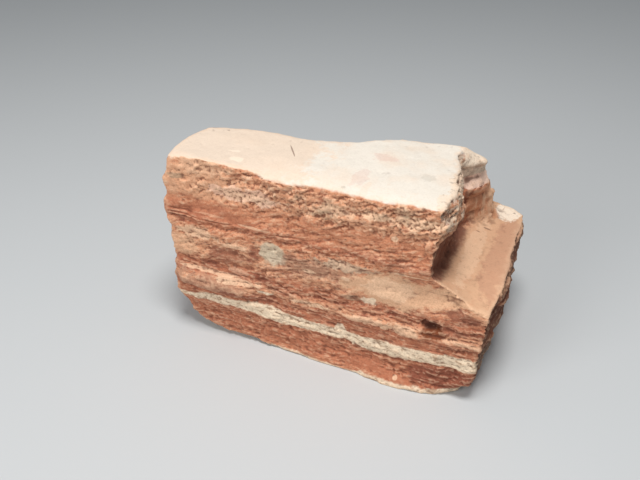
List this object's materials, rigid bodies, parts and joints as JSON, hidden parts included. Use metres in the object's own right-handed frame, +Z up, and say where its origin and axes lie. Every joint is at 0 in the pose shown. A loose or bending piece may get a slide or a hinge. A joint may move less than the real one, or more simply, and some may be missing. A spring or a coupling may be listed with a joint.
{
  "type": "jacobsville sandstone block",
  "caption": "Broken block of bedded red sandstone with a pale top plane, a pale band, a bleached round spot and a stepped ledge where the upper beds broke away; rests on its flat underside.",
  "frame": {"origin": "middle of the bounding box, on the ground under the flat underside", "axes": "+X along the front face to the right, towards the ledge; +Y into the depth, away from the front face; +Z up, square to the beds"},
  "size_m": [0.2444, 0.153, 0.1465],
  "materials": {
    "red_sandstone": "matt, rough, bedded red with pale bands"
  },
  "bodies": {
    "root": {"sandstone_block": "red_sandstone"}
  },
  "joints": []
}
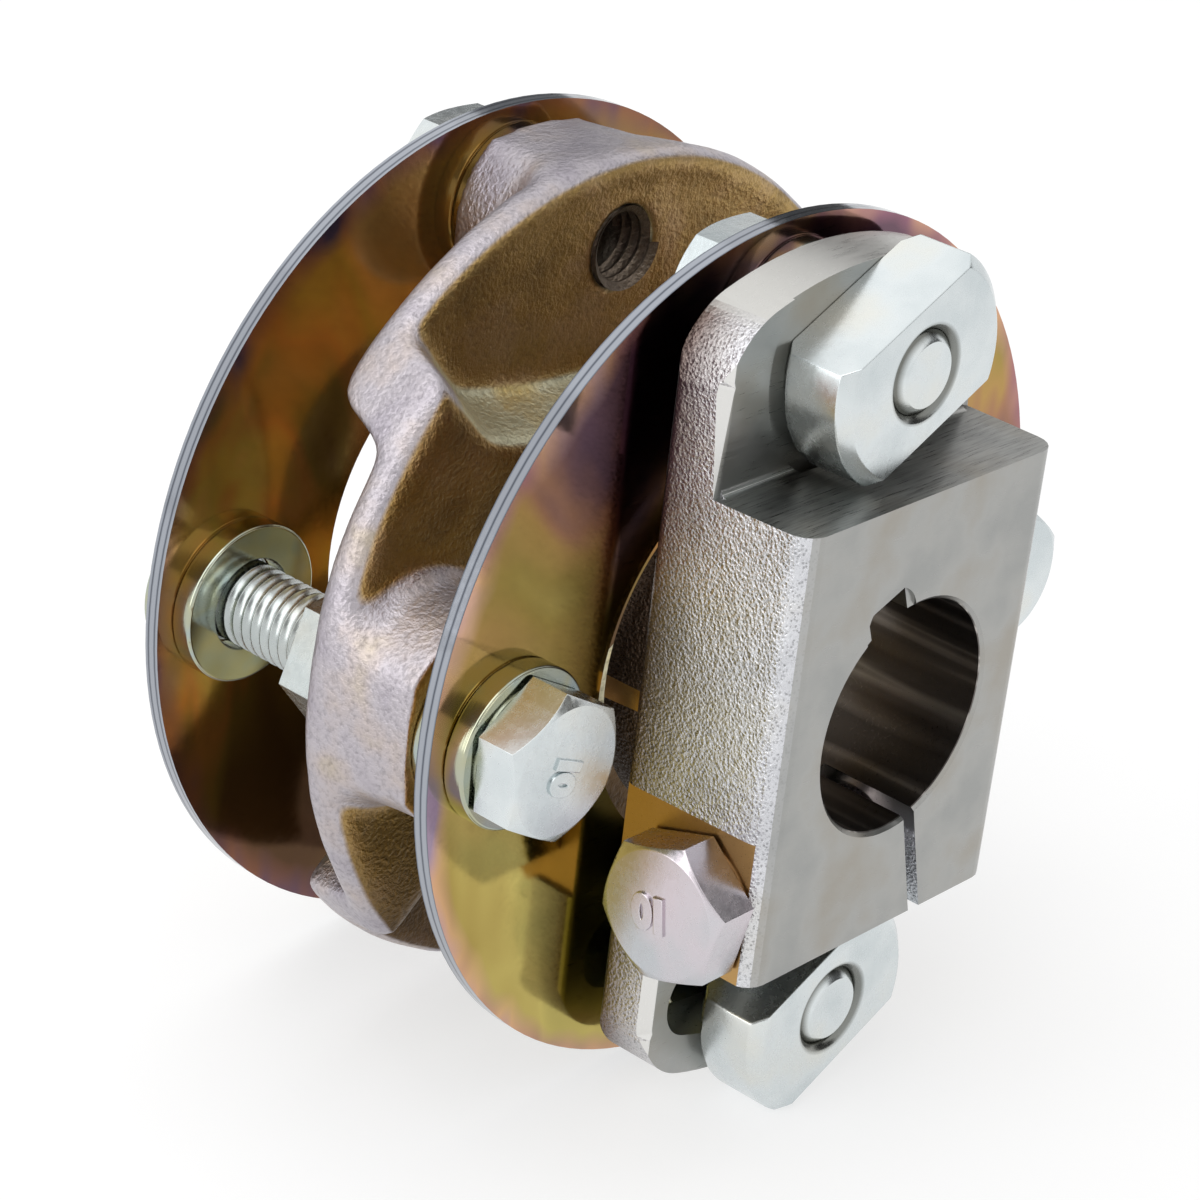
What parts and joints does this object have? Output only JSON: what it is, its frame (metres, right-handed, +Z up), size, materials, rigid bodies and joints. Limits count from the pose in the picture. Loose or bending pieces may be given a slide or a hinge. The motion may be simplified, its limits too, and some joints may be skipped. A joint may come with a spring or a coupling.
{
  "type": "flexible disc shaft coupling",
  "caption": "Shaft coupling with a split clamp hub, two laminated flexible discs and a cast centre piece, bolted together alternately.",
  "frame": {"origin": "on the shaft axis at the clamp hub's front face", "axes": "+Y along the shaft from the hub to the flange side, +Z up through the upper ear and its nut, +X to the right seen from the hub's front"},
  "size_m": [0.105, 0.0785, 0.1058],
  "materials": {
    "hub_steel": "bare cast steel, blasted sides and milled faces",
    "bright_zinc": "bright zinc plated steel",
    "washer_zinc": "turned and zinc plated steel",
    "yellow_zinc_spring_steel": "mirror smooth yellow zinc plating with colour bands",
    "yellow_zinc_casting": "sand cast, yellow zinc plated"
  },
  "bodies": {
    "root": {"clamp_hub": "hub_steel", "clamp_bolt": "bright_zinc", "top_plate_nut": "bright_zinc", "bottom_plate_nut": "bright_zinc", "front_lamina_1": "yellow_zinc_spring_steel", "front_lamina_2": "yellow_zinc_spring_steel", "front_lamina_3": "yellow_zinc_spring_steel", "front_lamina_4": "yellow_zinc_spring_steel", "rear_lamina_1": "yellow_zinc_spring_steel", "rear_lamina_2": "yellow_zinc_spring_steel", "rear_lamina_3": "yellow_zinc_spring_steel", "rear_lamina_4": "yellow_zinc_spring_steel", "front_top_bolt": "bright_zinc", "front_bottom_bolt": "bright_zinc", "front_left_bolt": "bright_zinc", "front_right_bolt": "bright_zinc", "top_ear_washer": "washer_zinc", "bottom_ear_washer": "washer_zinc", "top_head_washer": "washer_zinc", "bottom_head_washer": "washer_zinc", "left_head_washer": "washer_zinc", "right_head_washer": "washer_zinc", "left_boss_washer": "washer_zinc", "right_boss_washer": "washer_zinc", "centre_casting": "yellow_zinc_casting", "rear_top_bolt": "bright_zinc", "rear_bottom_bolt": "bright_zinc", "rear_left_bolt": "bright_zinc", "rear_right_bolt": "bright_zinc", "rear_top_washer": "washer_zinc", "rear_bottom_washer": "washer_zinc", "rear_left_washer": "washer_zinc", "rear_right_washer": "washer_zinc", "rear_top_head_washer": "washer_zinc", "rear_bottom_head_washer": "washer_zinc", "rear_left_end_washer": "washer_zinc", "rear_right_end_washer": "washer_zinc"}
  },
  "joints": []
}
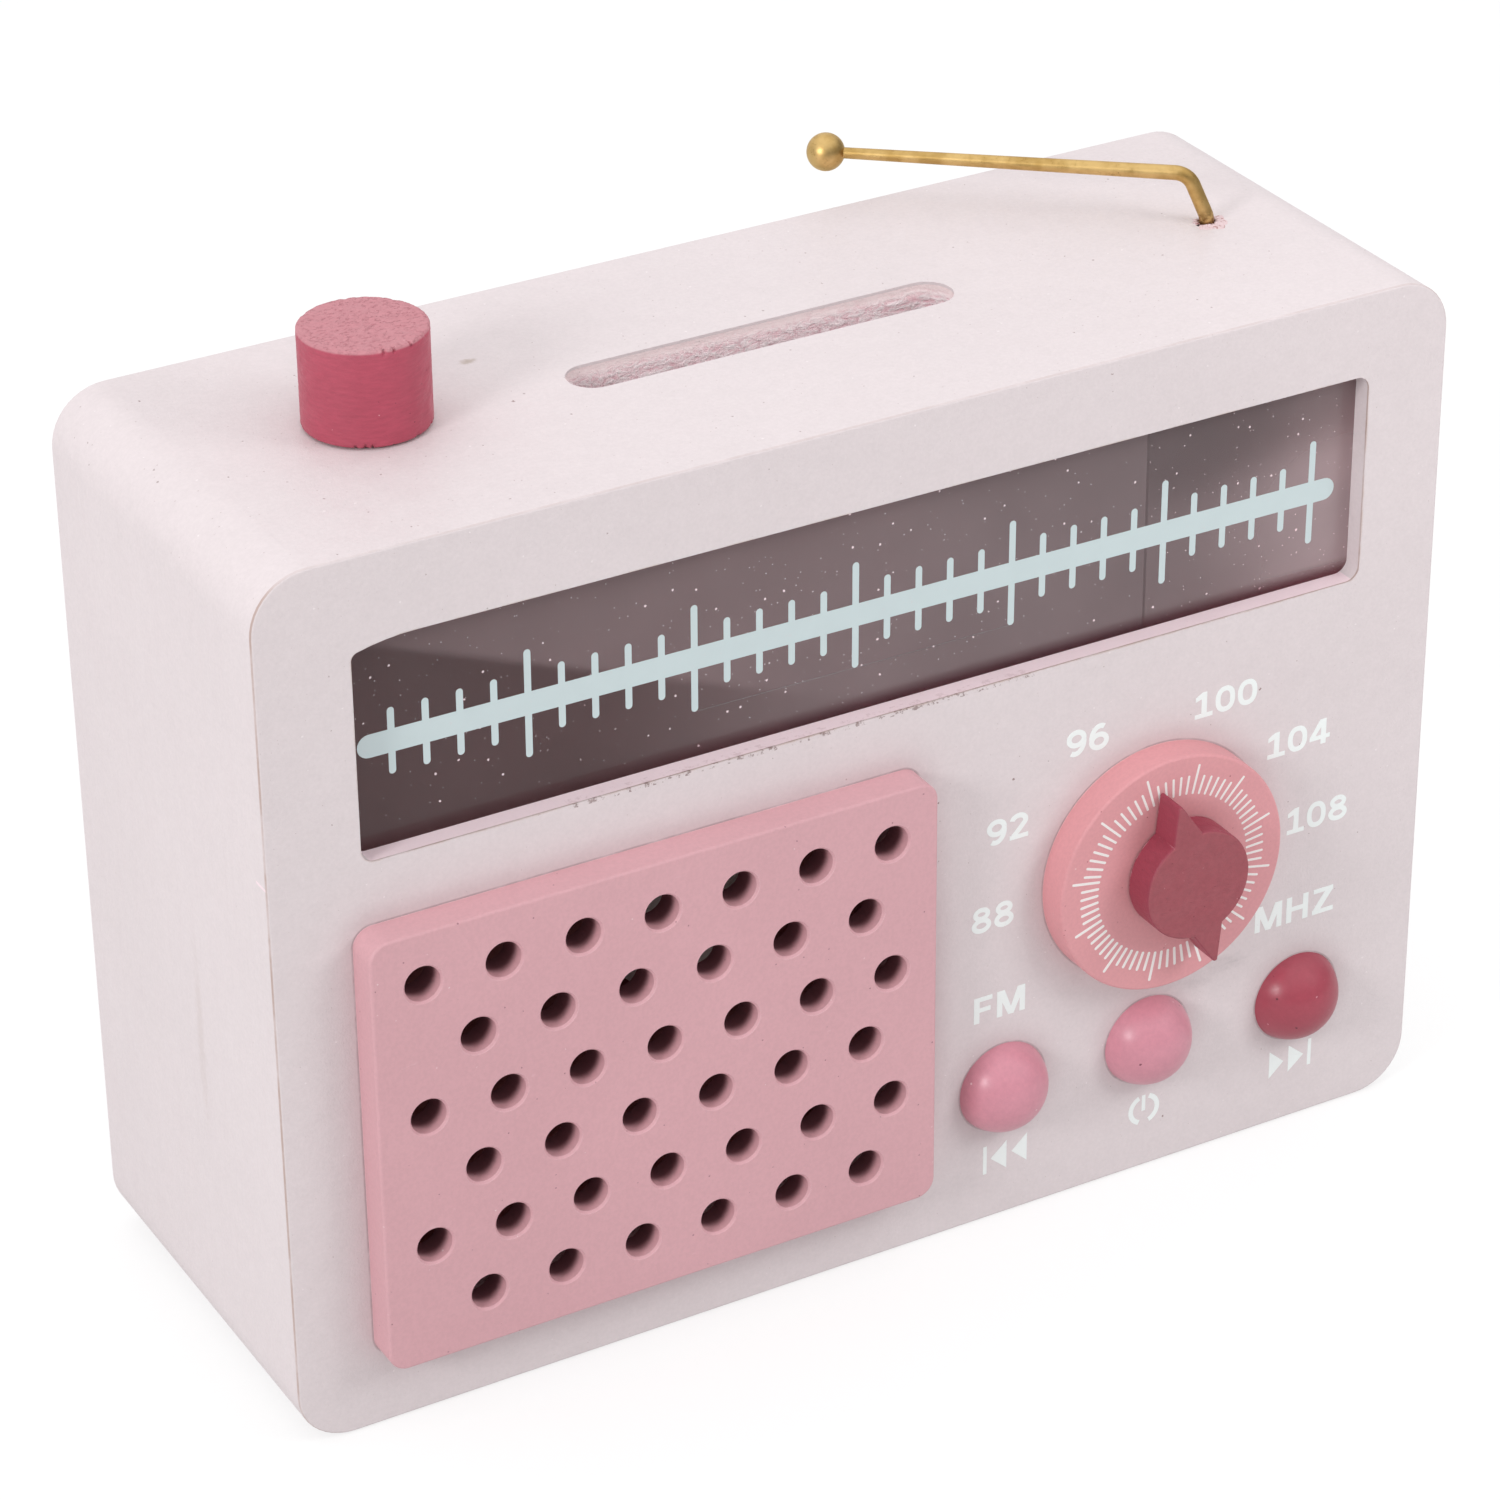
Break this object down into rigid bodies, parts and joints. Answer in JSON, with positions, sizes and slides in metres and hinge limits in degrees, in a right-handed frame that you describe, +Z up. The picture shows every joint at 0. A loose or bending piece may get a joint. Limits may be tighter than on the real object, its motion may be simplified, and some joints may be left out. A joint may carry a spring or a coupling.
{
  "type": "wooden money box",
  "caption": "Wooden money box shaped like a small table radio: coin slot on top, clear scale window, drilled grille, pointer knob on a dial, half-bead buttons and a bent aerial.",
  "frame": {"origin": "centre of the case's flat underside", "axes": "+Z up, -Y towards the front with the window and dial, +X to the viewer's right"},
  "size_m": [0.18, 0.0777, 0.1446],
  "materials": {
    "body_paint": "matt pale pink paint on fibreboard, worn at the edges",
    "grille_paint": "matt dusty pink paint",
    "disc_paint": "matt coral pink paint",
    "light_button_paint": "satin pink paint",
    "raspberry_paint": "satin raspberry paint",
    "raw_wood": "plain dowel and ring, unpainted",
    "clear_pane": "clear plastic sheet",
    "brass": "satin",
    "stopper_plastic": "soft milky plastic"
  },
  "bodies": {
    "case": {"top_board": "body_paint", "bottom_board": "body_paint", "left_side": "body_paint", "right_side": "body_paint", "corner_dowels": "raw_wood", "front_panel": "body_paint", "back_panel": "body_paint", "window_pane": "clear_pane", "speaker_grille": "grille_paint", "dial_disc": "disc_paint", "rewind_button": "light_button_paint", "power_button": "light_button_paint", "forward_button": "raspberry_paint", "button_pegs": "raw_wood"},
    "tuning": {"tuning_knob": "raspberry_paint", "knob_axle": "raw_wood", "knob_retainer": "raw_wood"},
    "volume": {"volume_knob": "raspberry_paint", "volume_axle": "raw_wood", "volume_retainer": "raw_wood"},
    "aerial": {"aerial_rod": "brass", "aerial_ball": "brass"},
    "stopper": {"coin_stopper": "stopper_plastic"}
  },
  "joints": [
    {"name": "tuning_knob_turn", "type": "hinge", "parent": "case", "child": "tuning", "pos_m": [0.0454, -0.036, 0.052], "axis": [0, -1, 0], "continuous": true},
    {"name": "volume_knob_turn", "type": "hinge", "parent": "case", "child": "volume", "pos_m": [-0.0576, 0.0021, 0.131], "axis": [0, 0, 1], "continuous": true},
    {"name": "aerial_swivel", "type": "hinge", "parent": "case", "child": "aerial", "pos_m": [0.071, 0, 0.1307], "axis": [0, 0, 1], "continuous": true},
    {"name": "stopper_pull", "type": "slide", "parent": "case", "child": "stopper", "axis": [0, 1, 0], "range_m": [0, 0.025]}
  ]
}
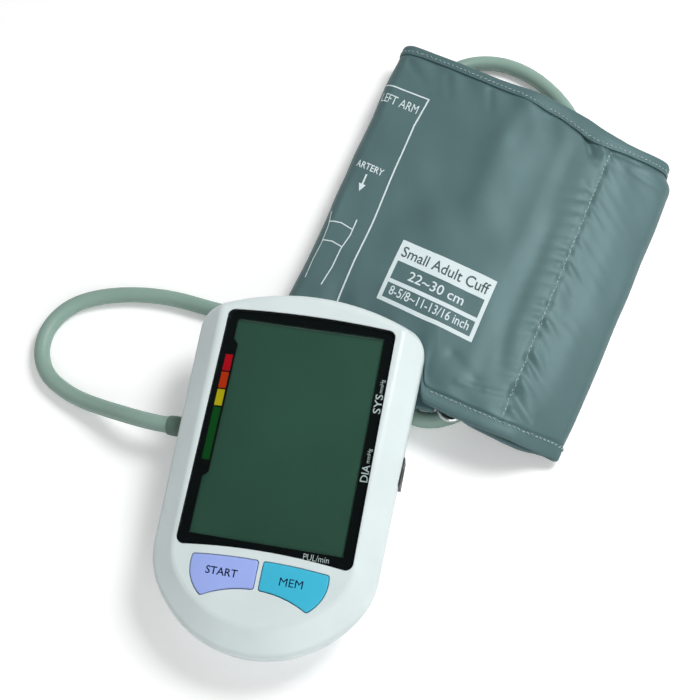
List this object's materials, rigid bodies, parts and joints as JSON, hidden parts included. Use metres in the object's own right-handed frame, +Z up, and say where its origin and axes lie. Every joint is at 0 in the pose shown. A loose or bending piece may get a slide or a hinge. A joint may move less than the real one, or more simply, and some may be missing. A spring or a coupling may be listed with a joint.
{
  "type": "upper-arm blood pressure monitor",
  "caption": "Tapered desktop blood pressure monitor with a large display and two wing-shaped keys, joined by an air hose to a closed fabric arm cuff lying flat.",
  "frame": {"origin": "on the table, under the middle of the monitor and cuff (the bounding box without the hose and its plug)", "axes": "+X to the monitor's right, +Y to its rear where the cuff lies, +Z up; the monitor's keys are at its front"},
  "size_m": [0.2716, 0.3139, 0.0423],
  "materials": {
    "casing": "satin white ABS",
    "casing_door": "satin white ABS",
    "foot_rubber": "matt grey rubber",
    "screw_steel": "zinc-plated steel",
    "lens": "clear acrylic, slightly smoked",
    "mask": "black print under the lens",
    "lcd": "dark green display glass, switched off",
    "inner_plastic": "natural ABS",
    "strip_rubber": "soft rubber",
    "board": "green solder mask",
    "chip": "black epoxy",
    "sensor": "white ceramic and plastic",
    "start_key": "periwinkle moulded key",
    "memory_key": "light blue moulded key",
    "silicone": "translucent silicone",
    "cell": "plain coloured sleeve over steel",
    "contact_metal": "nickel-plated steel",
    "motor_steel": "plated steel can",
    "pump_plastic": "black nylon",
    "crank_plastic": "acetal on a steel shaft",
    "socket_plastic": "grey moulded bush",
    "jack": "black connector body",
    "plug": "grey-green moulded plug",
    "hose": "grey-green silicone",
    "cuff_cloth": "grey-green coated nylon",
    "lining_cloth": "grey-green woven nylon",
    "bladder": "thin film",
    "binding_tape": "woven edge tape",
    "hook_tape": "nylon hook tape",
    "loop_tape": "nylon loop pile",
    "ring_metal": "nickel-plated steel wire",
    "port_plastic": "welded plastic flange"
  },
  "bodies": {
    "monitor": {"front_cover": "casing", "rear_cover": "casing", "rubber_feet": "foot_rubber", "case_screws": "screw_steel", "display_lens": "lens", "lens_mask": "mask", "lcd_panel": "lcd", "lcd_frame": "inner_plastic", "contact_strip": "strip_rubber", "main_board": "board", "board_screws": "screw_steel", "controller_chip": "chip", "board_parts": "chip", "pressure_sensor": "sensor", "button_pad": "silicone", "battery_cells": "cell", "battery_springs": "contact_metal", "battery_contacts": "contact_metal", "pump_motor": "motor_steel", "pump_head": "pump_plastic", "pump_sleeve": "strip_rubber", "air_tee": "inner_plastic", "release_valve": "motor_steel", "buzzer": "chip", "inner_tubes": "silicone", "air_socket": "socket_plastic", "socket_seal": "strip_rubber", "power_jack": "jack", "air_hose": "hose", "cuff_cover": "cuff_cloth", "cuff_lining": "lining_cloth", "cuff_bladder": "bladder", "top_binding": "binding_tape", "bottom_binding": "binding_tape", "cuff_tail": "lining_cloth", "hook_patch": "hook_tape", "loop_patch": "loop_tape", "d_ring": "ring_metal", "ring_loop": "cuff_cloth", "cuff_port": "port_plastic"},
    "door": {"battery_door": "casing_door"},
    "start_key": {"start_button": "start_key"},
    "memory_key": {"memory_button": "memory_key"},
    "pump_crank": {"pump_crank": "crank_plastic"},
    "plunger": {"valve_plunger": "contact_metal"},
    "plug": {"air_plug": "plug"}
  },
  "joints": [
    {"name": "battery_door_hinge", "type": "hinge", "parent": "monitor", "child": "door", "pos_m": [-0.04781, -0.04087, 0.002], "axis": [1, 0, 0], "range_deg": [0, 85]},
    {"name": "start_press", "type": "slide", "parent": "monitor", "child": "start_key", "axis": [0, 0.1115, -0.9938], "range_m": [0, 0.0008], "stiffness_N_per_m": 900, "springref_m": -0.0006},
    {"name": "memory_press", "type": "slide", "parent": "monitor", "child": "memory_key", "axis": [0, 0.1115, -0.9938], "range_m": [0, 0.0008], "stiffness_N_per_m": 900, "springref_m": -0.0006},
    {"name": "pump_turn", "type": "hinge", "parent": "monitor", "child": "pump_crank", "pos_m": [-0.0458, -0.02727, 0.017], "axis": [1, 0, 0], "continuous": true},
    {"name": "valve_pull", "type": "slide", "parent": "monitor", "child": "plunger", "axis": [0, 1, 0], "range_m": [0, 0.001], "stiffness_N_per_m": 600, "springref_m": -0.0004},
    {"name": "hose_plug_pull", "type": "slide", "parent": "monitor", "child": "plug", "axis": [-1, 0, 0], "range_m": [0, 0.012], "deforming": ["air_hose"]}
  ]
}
□ □ □
### Set task
Copy out each line of the records where the string "into" appears.

### The result
  "frame": {"origin": "middle of the bounding box, on the ground under the flat underside", "axes": "+X along the front face to the right, towards the ledge; +Y into the depth, away from the front face; +Z up, square to the beds"},
Break this object down into rigid bodies, parts and joints. Answer in JSON, with positions, sizes and slides in metres and hinge limits in degrees, in a right-handed frame that you describe, +Z up. The picture shows every joint at 0. A loose or bending piece may get a joint. Limits may be tighter than on the real object, its motion may be simplified, and some joints may be left out. A joint may carry a spring or a coupling.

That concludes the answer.